006: James and the Giant Spaceship (1979)
Bond is sent to investigate following the hijacking of a Drax Industries Moonraker spacecraft. There’s probably a hint that Drax might turn out to be a villain in the fact that his earthly base is in a ruined ancient temple, while he spends his downtime on a space station, so it’s not a great surprise when we learn that he’s building a fleet of spacecraft to drop deadly nerve gas on the earth, wiping out the entire population and replacing it with a new master race.
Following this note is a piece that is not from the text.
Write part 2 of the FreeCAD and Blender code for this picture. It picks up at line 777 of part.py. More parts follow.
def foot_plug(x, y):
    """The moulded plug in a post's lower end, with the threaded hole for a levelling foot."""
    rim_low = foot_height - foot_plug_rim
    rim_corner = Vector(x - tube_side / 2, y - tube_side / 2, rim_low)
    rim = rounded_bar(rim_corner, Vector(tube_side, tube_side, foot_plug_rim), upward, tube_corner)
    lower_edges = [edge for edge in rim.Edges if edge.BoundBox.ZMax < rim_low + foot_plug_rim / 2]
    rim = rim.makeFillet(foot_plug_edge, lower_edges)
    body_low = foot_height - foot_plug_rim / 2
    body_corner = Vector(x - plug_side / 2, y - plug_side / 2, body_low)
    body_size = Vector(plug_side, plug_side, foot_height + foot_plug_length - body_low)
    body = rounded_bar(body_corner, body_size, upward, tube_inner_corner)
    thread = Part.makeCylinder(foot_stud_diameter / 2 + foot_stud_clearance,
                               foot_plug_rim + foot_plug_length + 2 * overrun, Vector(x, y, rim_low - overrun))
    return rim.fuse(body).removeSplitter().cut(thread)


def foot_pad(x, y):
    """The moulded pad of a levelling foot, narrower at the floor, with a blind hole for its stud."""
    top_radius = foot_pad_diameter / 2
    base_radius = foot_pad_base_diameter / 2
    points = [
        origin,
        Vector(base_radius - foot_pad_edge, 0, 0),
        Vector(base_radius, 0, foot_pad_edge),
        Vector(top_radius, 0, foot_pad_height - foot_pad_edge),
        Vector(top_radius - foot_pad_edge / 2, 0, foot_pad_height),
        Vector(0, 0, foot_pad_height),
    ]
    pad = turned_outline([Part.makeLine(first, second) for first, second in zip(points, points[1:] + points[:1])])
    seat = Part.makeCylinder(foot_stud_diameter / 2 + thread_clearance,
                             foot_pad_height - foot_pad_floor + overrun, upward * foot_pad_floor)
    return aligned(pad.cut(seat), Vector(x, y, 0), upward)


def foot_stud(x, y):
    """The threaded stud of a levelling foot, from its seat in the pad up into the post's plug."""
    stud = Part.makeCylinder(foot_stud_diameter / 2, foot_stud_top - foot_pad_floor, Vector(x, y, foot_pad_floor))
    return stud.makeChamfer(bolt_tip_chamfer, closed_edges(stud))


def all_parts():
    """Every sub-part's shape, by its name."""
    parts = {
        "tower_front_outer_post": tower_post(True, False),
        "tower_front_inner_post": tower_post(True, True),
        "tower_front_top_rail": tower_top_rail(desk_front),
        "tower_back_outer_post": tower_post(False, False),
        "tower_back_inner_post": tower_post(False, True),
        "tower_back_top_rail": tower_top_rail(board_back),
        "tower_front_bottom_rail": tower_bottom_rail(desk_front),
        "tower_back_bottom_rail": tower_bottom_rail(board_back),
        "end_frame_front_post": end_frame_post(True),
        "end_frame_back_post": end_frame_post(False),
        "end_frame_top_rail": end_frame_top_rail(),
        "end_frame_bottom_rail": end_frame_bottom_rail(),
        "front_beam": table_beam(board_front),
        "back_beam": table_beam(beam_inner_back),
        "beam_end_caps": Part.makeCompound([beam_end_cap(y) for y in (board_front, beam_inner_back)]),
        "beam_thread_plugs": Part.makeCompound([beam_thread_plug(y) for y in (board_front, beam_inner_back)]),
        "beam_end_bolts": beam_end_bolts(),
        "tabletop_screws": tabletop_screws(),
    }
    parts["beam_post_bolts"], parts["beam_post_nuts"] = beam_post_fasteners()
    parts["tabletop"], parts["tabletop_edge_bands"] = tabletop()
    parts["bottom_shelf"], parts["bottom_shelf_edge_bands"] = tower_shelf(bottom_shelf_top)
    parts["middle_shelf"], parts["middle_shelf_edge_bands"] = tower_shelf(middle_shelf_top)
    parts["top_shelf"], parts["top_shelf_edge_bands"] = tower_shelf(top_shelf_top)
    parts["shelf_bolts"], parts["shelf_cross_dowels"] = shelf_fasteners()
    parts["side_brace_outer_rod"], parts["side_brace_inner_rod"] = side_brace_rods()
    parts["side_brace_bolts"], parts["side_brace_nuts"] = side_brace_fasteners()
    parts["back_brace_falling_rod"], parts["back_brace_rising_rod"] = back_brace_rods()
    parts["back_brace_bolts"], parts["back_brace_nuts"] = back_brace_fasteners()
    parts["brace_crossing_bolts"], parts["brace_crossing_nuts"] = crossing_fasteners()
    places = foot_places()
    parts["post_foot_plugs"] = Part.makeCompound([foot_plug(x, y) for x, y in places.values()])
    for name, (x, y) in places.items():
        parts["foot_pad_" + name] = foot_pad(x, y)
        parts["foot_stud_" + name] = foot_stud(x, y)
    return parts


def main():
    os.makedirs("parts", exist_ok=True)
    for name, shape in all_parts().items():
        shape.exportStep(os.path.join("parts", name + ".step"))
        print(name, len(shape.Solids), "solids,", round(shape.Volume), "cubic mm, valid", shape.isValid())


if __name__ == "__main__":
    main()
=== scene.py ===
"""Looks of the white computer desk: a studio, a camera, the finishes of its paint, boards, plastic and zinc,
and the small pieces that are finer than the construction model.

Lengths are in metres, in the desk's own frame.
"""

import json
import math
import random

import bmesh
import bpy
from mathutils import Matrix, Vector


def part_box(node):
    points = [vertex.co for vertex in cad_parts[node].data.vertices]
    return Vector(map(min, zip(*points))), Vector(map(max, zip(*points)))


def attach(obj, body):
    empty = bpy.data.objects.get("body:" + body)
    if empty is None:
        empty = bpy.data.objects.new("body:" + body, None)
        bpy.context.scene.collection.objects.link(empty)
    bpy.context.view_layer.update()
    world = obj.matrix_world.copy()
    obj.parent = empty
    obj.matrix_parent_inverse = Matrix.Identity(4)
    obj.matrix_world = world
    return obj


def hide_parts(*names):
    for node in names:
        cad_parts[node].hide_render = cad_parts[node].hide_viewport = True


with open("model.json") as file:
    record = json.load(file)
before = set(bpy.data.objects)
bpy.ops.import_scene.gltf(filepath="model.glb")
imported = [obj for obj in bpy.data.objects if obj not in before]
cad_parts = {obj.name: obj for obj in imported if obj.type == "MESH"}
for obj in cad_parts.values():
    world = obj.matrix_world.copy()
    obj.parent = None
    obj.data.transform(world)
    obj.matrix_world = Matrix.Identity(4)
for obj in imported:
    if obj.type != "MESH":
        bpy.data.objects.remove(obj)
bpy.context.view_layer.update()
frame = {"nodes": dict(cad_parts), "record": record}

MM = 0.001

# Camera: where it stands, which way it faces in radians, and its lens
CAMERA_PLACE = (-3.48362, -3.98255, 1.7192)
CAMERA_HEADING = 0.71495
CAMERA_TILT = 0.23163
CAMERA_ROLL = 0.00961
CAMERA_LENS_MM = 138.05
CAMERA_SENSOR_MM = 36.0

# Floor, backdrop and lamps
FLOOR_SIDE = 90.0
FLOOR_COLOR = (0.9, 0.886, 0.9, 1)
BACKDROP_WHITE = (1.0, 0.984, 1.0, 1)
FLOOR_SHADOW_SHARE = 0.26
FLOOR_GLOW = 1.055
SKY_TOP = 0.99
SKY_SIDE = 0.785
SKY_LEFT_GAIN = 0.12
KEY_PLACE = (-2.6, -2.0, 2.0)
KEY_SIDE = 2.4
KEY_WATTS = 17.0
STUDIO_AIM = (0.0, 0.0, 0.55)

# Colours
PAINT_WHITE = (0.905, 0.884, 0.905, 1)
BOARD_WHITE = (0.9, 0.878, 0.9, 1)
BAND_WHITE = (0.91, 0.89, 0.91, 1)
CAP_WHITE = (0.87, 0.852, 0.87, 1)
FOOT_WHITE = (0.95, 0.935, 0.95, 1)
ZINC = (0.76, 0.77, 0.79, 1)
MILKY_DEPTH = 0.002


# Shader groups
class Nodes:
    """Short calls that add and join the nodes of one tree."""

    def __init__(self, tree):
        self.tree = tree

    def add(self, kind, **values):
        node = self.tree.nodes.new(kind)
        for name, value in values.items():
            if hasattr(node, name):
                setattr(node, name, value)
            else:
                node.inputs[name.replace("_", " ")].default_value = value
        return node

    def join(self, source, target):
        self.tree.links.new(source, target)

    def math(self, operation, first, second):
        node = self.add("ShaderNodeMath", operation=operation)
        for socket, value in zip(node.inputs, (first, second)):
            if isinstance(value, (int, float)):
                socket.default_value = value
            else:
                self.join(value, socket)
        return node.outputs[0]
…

Thanks to the knowledge of industrial injuries Bond had attained in 1964’s Whitefinger, he manages to cease the construction of the fleet by immobilising the construction crew with vibration white finger, and the world lives on.
Roald Dahl’s people weren’t happy with the title, however, fearing it could lead to confusion with his similarly named book, and the film was retitled Moonraker. It was also decided to rewrite the industrial injury ending since workplace regulation took on a pretty low profile following the election of Margaret Thatcher in 1979.
007: A View to a Hill (1985)
When Roger Moore announced he would hang up his Walther PPK following 1985’s instalment in the series, the producers originally intended to bring Bond to an end for good. With this in mind, 1985’s A View to a Hill was initially planned as a tribute. Bond would retire to a scenic cottage in northwest England’s spectacular Lake District, and spend the film hill walking, peacefully sailing on Lake Windermere, and recounting tales of his thrilling adventures, monologue-style, to the audience, before closing the film with a cup of cocoa.
Luckily for fans, the accountants intervened before production began and pointed out how much money the films made. Christopher Walken and Grace Jones were drafted in, an intern was sent to find Timothy Dalton’s contact details, and Bond lived to fight another 34 years, and counting.